Forgiveness is at the center of the Christian faith, because it is crucial to finding the new life and freedom that Christ offers us. But it is oh, so very difficult. We pray all the time, “Forgive us our trespasses as we forgive those who trespass against us.” It’s in the Lord’s Prayer, which we might just rattle off without realizing exactly what it is we are saying.
There are two parts to this line, reflected in the parable. We pray to be forgiven. And we also say we will forgive those who have wronged us. And what the Christian faith says, and what the Bible says in a few places, and what this parable says, is that unless we forgive others, we will not be forgiven ourselves.
Now I am not going to command you to forgive someone. In churches, I am often aware that I do not know all of what people are dealing with in their lives. Even if they choose to tell me of the troubles they are having, or have had in the past, even if they choose to tell me how someone has hurt them or tell me what keeps them awake at night, I recognize that I do not know a fraction of what they are dealing with. It is between you and God whether you forgive another.
What I am going to do is tell you that the Christian message about forgiveness is true, and to offer you another way to look at it, including at this parable.
This parable of the unforgiving servant ends with the servant being taken before his master after he has refused to forgive the debt of his fellow slave. (I do notice that it is the rest of the slaves who turn him in, essentially. It seems they themselves recognize the wrong he has done, to have been forgiven a huge debt, and then refusing to forgive another person a small debt.)
Anyway, there is the servant before his master, and the master is furious. “I forgave you all that debt,” he says, “because you pleaded with me. Should you not have had mercy on your fellow-slave, as I had mercy on you?”
And then the master hands him over to be tortured until he can pay off his entire debt. That means he’ll be tortured eternally, because the debt is so large, and the servant will have no way to earn anything to pay off the debt.
This fits with what we always hear, that if we do not forgive, God will not forgive us. It’s in our Prayer Book as an introduction to the Peace. I admit that I’ve never said it while leading worship, because while I believe it to be true, and I understand why it is offered as a prelude the Peace, because we are supposed to be making peace with our neighbors, it sounds just a bit jarring to me before the Peace.

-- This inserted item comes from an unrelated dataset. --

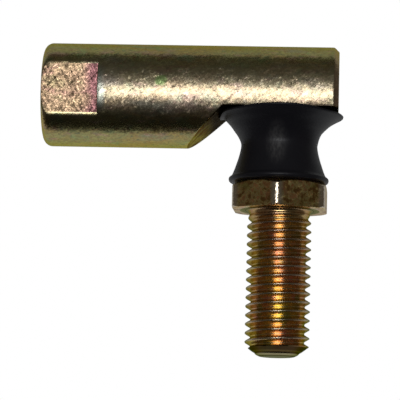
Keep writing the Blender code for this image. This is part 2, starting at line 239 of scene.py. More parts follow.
def zinc(name, kind="turned"):
    """Yellow dichromate over zinc: metal with a patchy olive, gold and pink
    film, mostly smooth, with scuffs and specks that scatter the light.
    kind is turned, milled, faced, relief, hexagon or thread."""
    n = Nodes(name)
    stud = kind in ("hexagon", "thread")
    along = (1.0, 1.0, 0.8) if stud else (0.40, 1.0, 1.0)
    slow = n.noise(0.20, 3.0, 0.55, n.stretched(along, shift=(0.9, 0.3, 0.4)))
    patch = n.noise(0.80, 4.0, 0.62, n.stretched(along, shift=(0.31, 0.17, 0.05)))
    drift = n.noise(0.50, 3.0, 0.6, n.stretched((1, 1, 1), shift=(0.05, 0.77, 0.5)))
    speck = n.noise(3.6, 3.0, 0.7, n.stretched((1, 1, 1), shift=(0.7, 0.2, 0.9)))
    scuff = n.noise(1.3, 6.0, 0.78,
                    n.stretched((0.6, 1.0, 1.0), (0.0, math.radians(-28.0), 0.0),
                                (0.2, 0.6, 0.1)), distortion=0.25)
    dirt = (0.34, 0.29, 0.17)
    if kind == "thread":
        film = n.ramp(slow, (0.32, (0.98, 0.58, 0.36)), (0.46, (1.0, 0.62, 0.26)),
                      (0.56, (1.0, 0.74, 0.26)), (0.68, (0.86, 0.72, 0.26)))
        pink, green, dirt = (1.0, 0.50, 0.42), (0.56, 0.62, 0.22), (0.46, 0.30, 0.12)
    elif kind == "hexagon":
        film = n.ramp(n.noise(1.15, 5.0, 0.68), (0.43, (0.48, 0.26, 0.09)),
                      (0.485, (1.0, 0.74, 0.28)), (0.53, (1.0, 0.92, 0.46)),
                      (0.58, (1.0, 0.54, 0.24)))
        pink, green, dirt = (1.0, 0.50, 0.28), (0.70, 0.66, 0.22), (0.46, 0.24, 0.10)
    elif kind == "milled":
        film = n.ramp(slow, (0.34, (0.88, 0.60, 0.43)), (0.50, (0.85, 0.63, 0.40)),
                      (0.62, (0.77, 0.61, 0.38)))
        pink, green = (0.80, 0.46, 0.40), (0.64, 0.55, 0.32)
    elif kind == "relief":
        film = n.ramp(n.noise(0.6, 3.0, 0.6), (0.40, (0.10, 0.08, 0.05)),
                      (0.48, (0.36, 0.30, 0.09)), (0.55, (0.66, 0.58, 0.20)),
                      (0.64, (0.22, 0.13, 0.05)))
        pink, green, dirt = (0.50, 0.26, 0.12), (0.40, 0.44, 0.16), (0.10, 0.08, 0.05)
    else:
        film = n.ramp(slow, (0.32, (0.64, 0.62, 0.48)), (0.42, (0.78, 0.72, 0.30)),
                      (0.50, (0.69, 0.67, 0.30)), (0.57, (0.80, 0.62, 0.25)),
                      (0.66, (0.54, 0.61, 0.41)))
        pink, green = (0.88, 0.58, 0.46), (0.52, 0.70, 0.34)
    colour = n.mix(n.range(patch, 0.53, 0.66, 0.0, 0.70, True), film, pink)
    colour = n.mix(n.range(drift, 0.43, 0.32, 0.0, 0.65, True), colour, green)
    colour = n.mix(n.range(speck, 0.48, 0.70, 0.0, 0.55), colour, dirt)
    if kind == "turned":
        # fine warm, dark and grey-green flecks
        fleck = n.noise(2.6, 4.0, 0.72, n.stretched((0.45, 1.0, 1.0),
                        (0.0, math.radians(-34.0), 0.0), (0.3, 0.8, 0.4)))
        colour = n.mix(n.range(fleck, 0.55, 0.66, 0.0, 0.75), colour, (0.60, 0.34, 0.22))
        colour = n.mix(n.range(fleck, 0.45, 0.36, 0.0, 0.65), colour, (0.34, 0.38, 0.26))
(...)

But I offer you this thought about God not forgiving us if we do not forgive another, and about the slave being handed over to eternal torture. It is not that God will sit back, fold the divine arms, and say, “Well, shame on you. If you are going to be such an awful, wicked person and not forgive another, then I will turn away from you. You just see if I’m going to forgive you.” No, that’s more like what a human being would do, and God’s ways are far higher than human ways.
Instead, it is just what will happen. It’s a spiritual law. We have physical laws — ways that the world works physically — like the law of gravity so that if we drop something it will fall, and if we stand out in the rain we’ll get wet, and the cycle of the seasons. There is a spiritual realm, and it has laws too, ways that the spiritual realm works. And one of those is that as we forgive others, we are set free, and if we do not forgive others, we subject ourselves to eternal torture. God isn’t doing it to us, like an angry taskmaster. It just happens. We are immersed in a spiritual realm of negativity. The wrong done to us gnaws on us, and weighs on us, and clouds our vision and our judgment, and destroys our peace.
On the other hand, Scripture says, if we forgive others, then God will forgive us. Again, it’s not that God will say, “Well, good for you. You’re behaving properly now. There, now I’ll wave my magic wand and all your sins will be forgiven.” That’s not it at all. It’s not a matter of good or proper behavior. Again, it’s a spiritual reality, a law about how things work: if we forgive others, we have changed something in the spiritual realm, and our own sins are wiped away. It’s like rising above the mire and the muck of wrongdoing and hurt into a different land entirely. It’s like a cleansing. It’s like being set free.
Jesus Christ is the gateway into this spiritual realm. That is why he came, why he died, and why he was resurrected: to open a door for us into a way of thinking and living in which we are set free: set free of the pain done to us, and also set free of the wrong we have done to others. God is not a punishing taskmaster. Instead, through Christ, God shows us the way and invites us to follow.